As we say, friends — onward —
Post-Scripts.
+God, we are lucky to be children.
Shopping Break.
The following content may contain affiliate links. If you make a purchase through the links below, I may receive compensation.
+Quince is slow-dripping some truly incredible deals over the coming weeks — today, this mongolian cashmere polo sweater is under $60 and this cashmere wrap is $25 off. The latter is a great gift.
+I had been eyeing this pinecone wreath forever and finally snagged while 25% off! If you think about it, a good investment as we now won’t need to purchase a new wreath each year.
+I think about half of us ordered these slippers last week (they really are worth it, sorry — I live in mine; will keep my eyes out to see if I can find them on sale this week but I find Ugg never goes on sale), but I have also been hearing good things about these Bombas Sunday slippers. COMFORT20 gets us 20% off. But this $15 pair is a good look for less!
+Back to Bombas for a second…I am loving their holiday prints! Like these and these??? I have both in my cart for myself, along with these for my daughter and these for my son, especially since many of you listed these as a RWI.
+Just ordered this puzzle for my son. He loves (!) and is quite good at 1000 piece puzzles at this point. He will sit and work on them for hours! (He’s also a Lego lover, so this is a great “two-fer.”)
+RUN — this fabulous tartan maxi skirt ($159) will for sure sell out.
+I know many of you have asked for “boots you can actually wear in the winter” — e.g., waterproof/water-resistant/etc. We’ve already covered the Freda Salvador Brooke boot (25% off) thoroughly, but I also just discovered that Dolce Vita has an entire line of “H20” friendly boots at great prices. I especially like the look of these in the army green. I really love this brand — you may have noticed that I’ve worn their mesh Cadels heavily this season. (They were in fact one of two pairs of flats I brought with me to Italy — they go with everything and add such great contrast / femininity! They are also supremely comfortable. I wore them all day long on foot in Florence. They are “inspired by” these Loeffler Randalls, which I also own in a different fabric, and are also SUBLIMELY comfortable right out of the box.)
+One of my pen-obsessed friends was just raving about these new “paintbrush tip” Le Pens! Must order to try…
+Oo! Elemis is offering 25% off sitewide. I feel like they never include their cleansing balms in their promotion, but they are right now. The rose one is divine. I actually gave it to my mom last year or the year before for Christmas — the most luxurious way to take the day off. I also really like their “resurfacing” line when I feel my skin is looking dead and needs a good “buffing” — specifically these pads and this face wash. (Also, if you spend $150, you get a luxe gift with purchase.)

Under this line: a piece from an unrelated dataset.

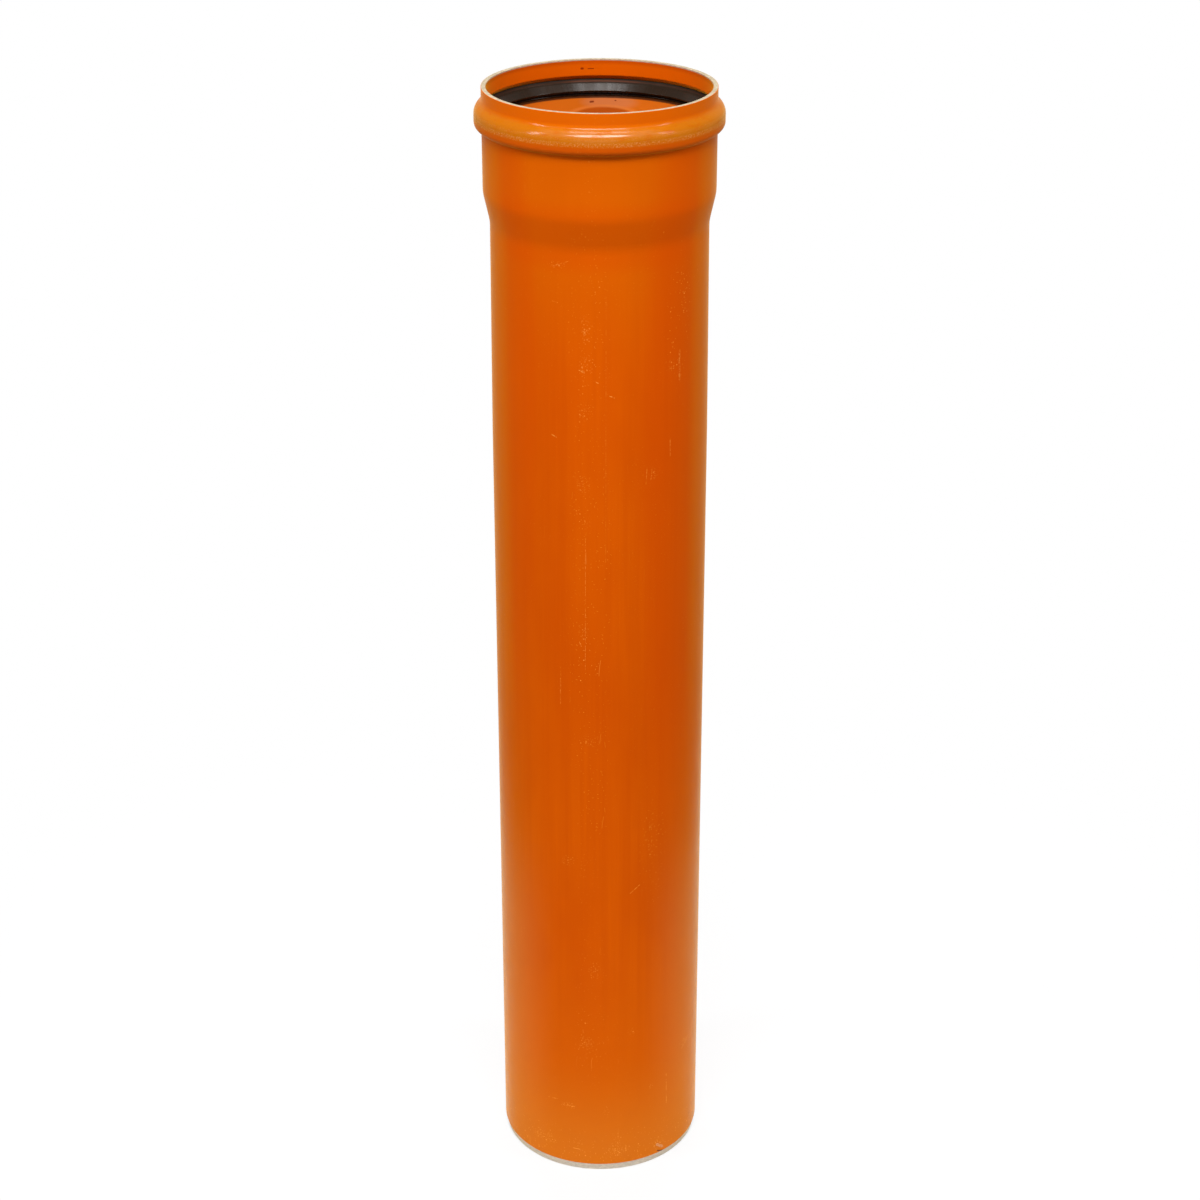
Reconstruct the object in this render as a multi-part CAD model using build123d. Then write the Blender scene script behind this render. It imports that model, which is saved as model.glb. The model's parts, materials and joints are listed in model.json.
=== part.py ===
from build123d import *
import os
from math import radians, sin, tan

# Plastic sewer pipe with a socket at its top end and a plain, chamfered end at its foot.
# The pipe's axis is Z, its foot stands at height 0, and all sizes are in millimetres.

# The straight pipe
outside_diameter = 200.0
pipe_wall = 4.9
laying_length = 1000.0        # the length of drain that one pipe adds
chamfer_length = 9.0
chamfer_angle = 15.0          # from the pipe's axis, in degrees
foot_edge = 0.3               # broken edge of the sawn end

# The socket, which takes the plain end of the next pipe
insertion_depth = 97.0        # how far the next pipe's end goes in
end_in_taper = 3.0            # how far that end stands in the taper
socket_clearance = 0.4        # round the next pipe, on the radius
socket_wall = 4.3
taper_length = 27.0           # from the socket down to the neck
taper_upper_rounding = 38.0
taper_lower_rounding = 44.0
neck_inset = 1.25             # how far the pipe is drawn in below the taper, on the radius
neck_length = 200.0           # over which it widens to its full size again
mouth_edge = 0.35             # broken edge of the socket's mouth

# The groove inside the socket for the sealing ring; slopes are degrees from the axis
groove_below_mouth = 15.0
groove_depth = 7.3
groove_floor_length = 11.0
groove_upper_slope = 52.0
groove_lower_slope = 67.5
groove_edge_rounding = 1.6
groove_corner_rounding = 2.4

# The bead, which is the groove's wall seen from outside
bead_wall = 3.8
bead_upper_slope = 44.0
bead_upper_foot_rounding = 7.0
bead_upper_rounding = 11.8
bead_lower_rounding = 5.5
bead_crease_rounding = 2.2

# The rubber sealing ring, seated in the groove
ring_clearance = 0.4          # between the ring and the groove
ring_base = 4.8               # radial thickness of the ring's base
ridge_inset = 3.6             # from the socket's bore out to the ring's top ridge
lip_root_inset = 1.9          # from the socket's bore out to the lip's root
lip_root_below_ridge = 3.4
lip_squeeze = 4.0             # how far the free lip stands inside the next pipe's outside
lip_slope = 45.0              # of the lip's face, in degrees from the axis
lip_thickness = 1.5
lip_edge_rounding = 0.6
heel_height = 2.4
heel_inset = 1.0              # from the socket's bore out to the heel
ring_rounding = 0.7

# Radii and heights that follow from them
outside_radius = outside_diameter / 2
inside_radius = outside_radius - pipe_wall
neck_radius = outside_radius - neck_inset
bore_radius = outside_radius + socket_clearance
socket_radius = bore_radius + socket_wall
groove_radius = bore_radius + groove_depth
bead_radius = groove_radius + bead_wall

mouth = laying_length + insertion_depth
taper_top = mouth - insertion_depth + end_in_taper
taper_bottom = taper_top - taper_length
neck_bottom = taper_bottom - neck_length
groove_top = mouth - groove_below_mouth
floor_top = groove_top - groove_depth / tan(radians(groove_upper_slope))
floor_bottom = floor_top - groove_floor_length
groove_bottom = floor_bottom - groove_depth / tan(radians(groove_lower_slope))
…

+Quince magic — this satin slip dress (in the “wine tasting” color) with this sweater (in the burdundy) layered over top.
+For my friends with Squishmallow-obsessed girls.
+Anthro’s holiday section…meep! These coupes in the tree motif! This bow platter!
+Obsessed with this wool scarf.
Just — the ongoing shock and privilege of being needed in this way, of being depended on for love. The precious narrowness of his days, where one missing hug sets his tapered world askew
LOVED this line. such a privilege
Thank you, friend. It really is a dizzying kind of responsibility and privilege — wow. xx
I love this! My kids are slightly older at almost 8 and 11 and it truly is the golden age, for me at least. The fact that they have their own little lives, relationships and opinions is endlessly fascinating to me (I shouldn’t say ‘endlessly’ – my fascination with some niche part of WW2 that my 11 year old is researching tends to wane after a while :). I have quite a few friends with children slightly younger than mine and I always make sure to tell them – ‘it just keeps getting better’. I had so many people tell me in the baby days ‘ you’ll miss this – enjoy it now’ and it was so unhelpful – on a good day it felt like time was slipping away too fast, and on a bad day I felt guilty for wishing that same time away. And so it does keep getting better as we keep deepening our relationships with these kids of ours until one day, as adults, they can become something like friends, (Albeit friends who still complain to one another about me – I’m still their mother after all:)
Wow! This is so encouraging to hear! I had an experience similar to yours, where I felt overwhelmed by the number of people telling me to “enjoy it; it goes by so fast.” Which is of course true but felt almost demoralizing, or guilt-inducing at the time because caring for little kids on a daily basis is absolutely exhausting and occasionally maddening and sometimes time just seemed to stretch like taffy. I feel you on this!!! xx
My downstairs neighbors now have three children under the age of 10. The first year I moved in, the 2 year old screamed every single night, like clockwork, from 9-10pm. I told myself that he would eventually grow out of it and it wouldn’t last forever, and got myself a powerful white noise machine in the meantime. And sure enough, a year later, it stopped.
So interesting to see you witness this from the outside in! Yes, everything is a phase…!
xx
Just delivered a baby boy last week and am up every two hours feeding. This essay was everything I needed.
Oh Mia! I so relate to those early days – and so glad this post offered you a little something when you needed it. Sending you love! It’s a fog in those days!